The Writings of Carl Schurz/To President McKinley, June 4th, 1897

TO PRESIDENT McKINLEY

16 East 64th St., New York, June 4, 1897.

My dear Mr. President: Mr. McAneny, the secretary of the Civil Service Reform League, will present to you a memorial from a committee of that body which speaks for itself. The permission you kindly gave me at our very pleasant interview here to write to you whenever I thought I had anything pertinent to say, encourages me to add a few words.

The triumph of the Republican party at the last election seems to have had the effect of exciting in its spoils politicians the hope of upsetting what has been gained for the cause of civil service reform by a hard struggle of many years. This fact in itself cannot but be in the highest degree mortifying and humiliating to every conscientious Republican who remembers the solemn pledges of the platform of his party. You are no doubt aware of what has happened in this State. You will, I am sure, not think it unnatural that the class of citizens to which I belong should find it hard to see the victory to which they have more or less contributed used by some of its beneficiaries to the end of undoing a great work to which we had devoted the best efforts of our lives, and to be, in addition, assailed with gross personal abuse for defending what the Republican party had solemnly promised to maintain and extend.

It is needless to say that I have the fullest confidence in your good faith, and this confidence inspires me with the hope that you will not take amiss a respectful suggestion which I venture to offer to your consideration. It seems to me that this whole reactionary effort might be checked by you with a few calm words to this effect: that you have always considered and do now consider the merit system a good thing in itself and in its effects a vast improvement upon former methods; that the Republican party has constantly declared itself to be of the same opinion; that it has solemnly pledged itself in its platform to maintain the reformed system and to extend it wherever practicable; that you as the official head of the party have confirmed that pledge and promise to make it good; that as a faithful chief magistrate and an honest man you feel yourself bound to redeem that promise in good faith; that no Republican ought to ask a President of his party to break his word to cease being an honest man and to disgrace the party itself by dishonoring its pledges; and that if any Republican asks you to do this thing, that is, to take any step backward and to refrain from extending the reformed civil service system wherever practicable, all you have to answer is that as a conscientious man, as a good Republican President, you cannot do it.

I am quite confident that such a simple and calm declaration coming from you would stop the whole hue and cry at once. And if they tried in Congress to force your hand by inserting in appropriation bills provisions exempting this or that class of employees from the civil service rules, and you returned such bills without your approval on the ground that legislation of that kind does not belong in appropriation bills and is an improper interference with the Executive power, aside from the fact that it conflicts with the Republican platform, I have not the least doubt that the bills would at once be repassed without those provisions, and that such things would never be heard of again. On the whole, I am convinced that such steps on your part would instantly arrest the reactionary movement, save you from no end of trouble, and be received with enthusiastic applause by the whole country—an applause which would completely silence the noisy shouters and put them to shame. I need not tell you how the people admire and love courageous honesty.
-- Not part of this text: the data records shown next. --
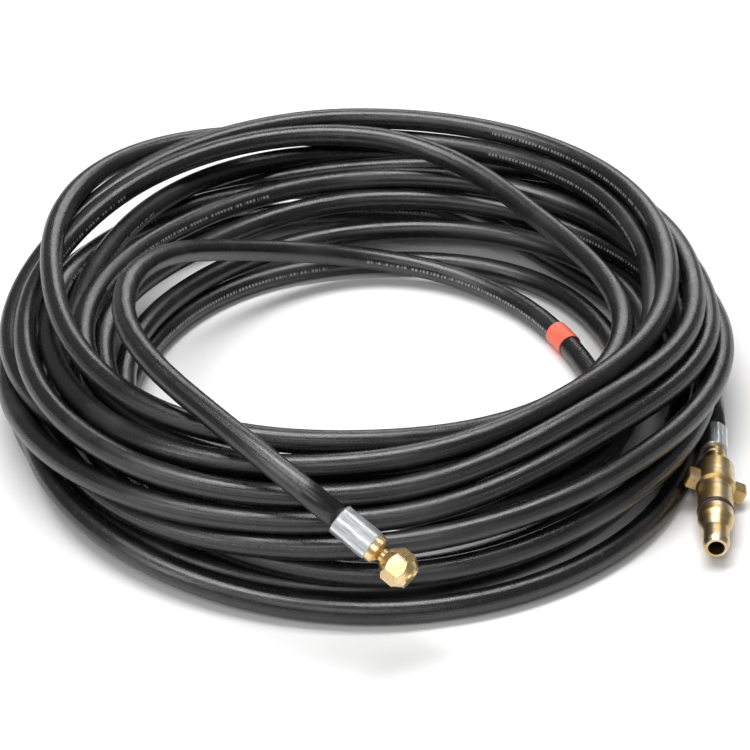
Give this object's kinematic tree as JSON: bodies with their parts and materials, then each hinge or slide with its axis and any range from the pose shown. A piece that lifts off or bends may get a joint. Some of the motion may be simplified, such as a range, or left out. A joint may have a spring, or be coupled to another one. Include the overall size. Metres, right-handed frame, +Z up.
{
  "type": "coiled pipe cleaning hose",
  "caption": "Coil of black high-pressure hose with a brass jet nozzle that screws on one end and a brass bayonet coupling that swivels on the other.",
  "frame": {"origin": "on the floor plane, under the middle of the whole object's box", "axes": "+Z up from the floor, the least extent; the nozzle and the coupling are on the -Y side, and the coupling is on the +X side"},
  "size_m": [0.41, 0.4345, 0.0904],
  "materials": {
    "hose_cover": "satin black extruded rubber",
    "hose_tube": "smooth black rubber",
    "wire_braid": "braided steel wire",
    "marker": "orange-red shrink sleeve",
    "zinc": "bright zinc-plated steel, crimped",
    "bright_brass": "bright turned brass",
    "dark_brass": "turned brass, slightly dulled",
    "seal_rubber": "dark red-brown O-ring rubber",
    "white_seal": "white bearing plastic"
  },
  "bodies": {
    "root": {"hose_coil": "hose_cover", "hose_lead_nozzle": "hose_cover", "hose_lead_coupling": "hose_cover", "marker_band": "marker", "nozzle_ferrule": "zinc", "nozzle_hose_liner": "hose_tube", "nozzle_hose_braid": "wire_braid", "nozzle_hose_cover": "hose_cover", "nozzle_hose_tail": "bright_brass", "coupling_ferrule": "zinc", "coupling_hose_liner": "hose_tube", "coupling_hose_braid": "wire_braid", "coupling_hose_cover": "hose_cover", "coupling_hose_tail": "dark_brass", "swivel_seal": "seal_rubber"},
    "nozzle_seal": {"nozzle_seal": "white_seal"},
    "nozzle": {"nozzle_head": "bright_brass"},
    "coupling": {"thrust_washer": "white_seal", "coupling_cap": "dark_brass", "coupling_body": "dark_brass", "nose_seal": "seal_rubber"}
  },
  "joints": [
    {"name": "coupling_swivel", "type": "hinge", "parent": "root", "child": "coupling", "pos_m": [0.18207, -0.08937, 0.0114], "axis": [-0.1007, -0.9949, 0], "continuous": true},
    {"name": "nozzle_travel", "type": "slide", "parent": "root", "child": "nozzle_seal", "axis": [0.7636, -0.51, -0.396], "range_m": [0, 0.0041]},
    {"name": "nozzle_turn", "type": "hinge", "parent": "nozzle_seal", "child": "nozzle", "pos_m": [0.01362, -0.20778, 0.04835], "axis": [0.7636, -0.51, -0.396], "range_deg": [0, 1620]}
  ],
  "couplings": [
    {"joint": "nozzle_travel", "follows": "nozzle_turn", "m_per_rad": 0.00014435}
  ]
}
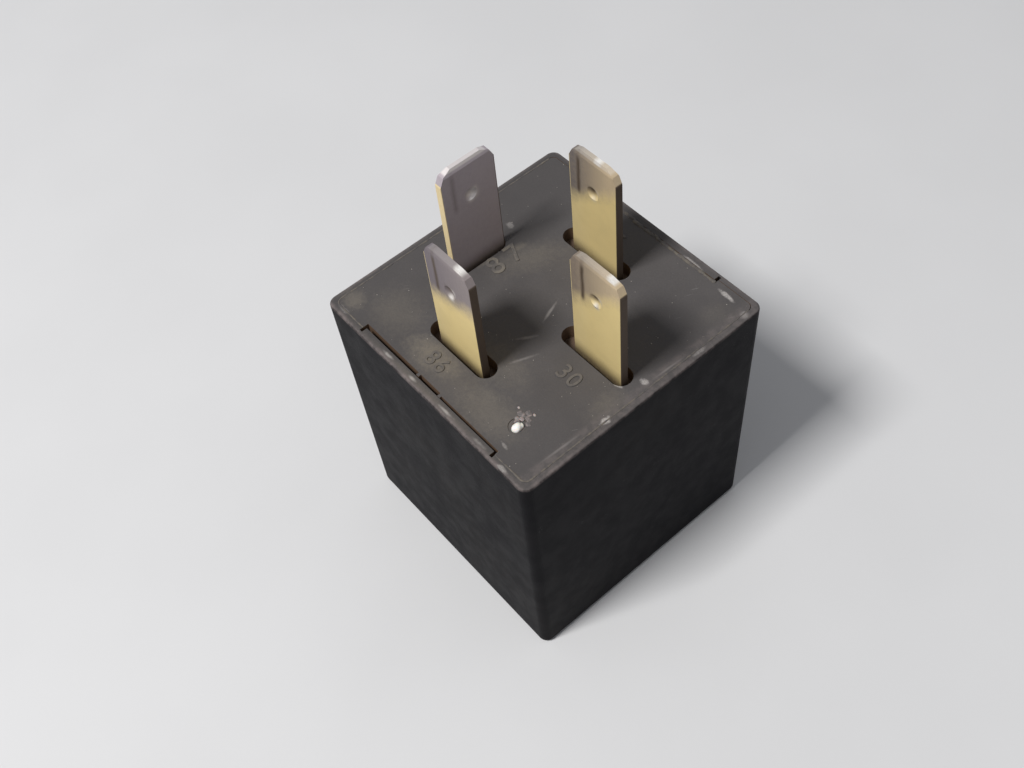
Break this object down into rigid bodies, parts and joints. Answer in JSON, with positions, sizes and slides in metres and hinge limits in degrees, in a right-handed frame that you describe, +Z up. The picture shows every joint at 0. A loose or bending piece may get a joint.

Neither do I think that the investigation by the Senate Committee at present going on should be regarded as standing in the way of such a declaration. That investigation is, it appears, so conducted as to show that the civil service law and the rules have not been fairly and impartially executed. Assuming this to be shown, the remedy would not be the total or partial abolition of the law and the rules, but a fairer, more impartial and more efficient enforcement of them.

Will you pardon the freedom with which I have written to you? My heart is in the cause, and I feel I can serve it, as well as your Administration, in no better way than by speaking to you with entire candor and sincerity.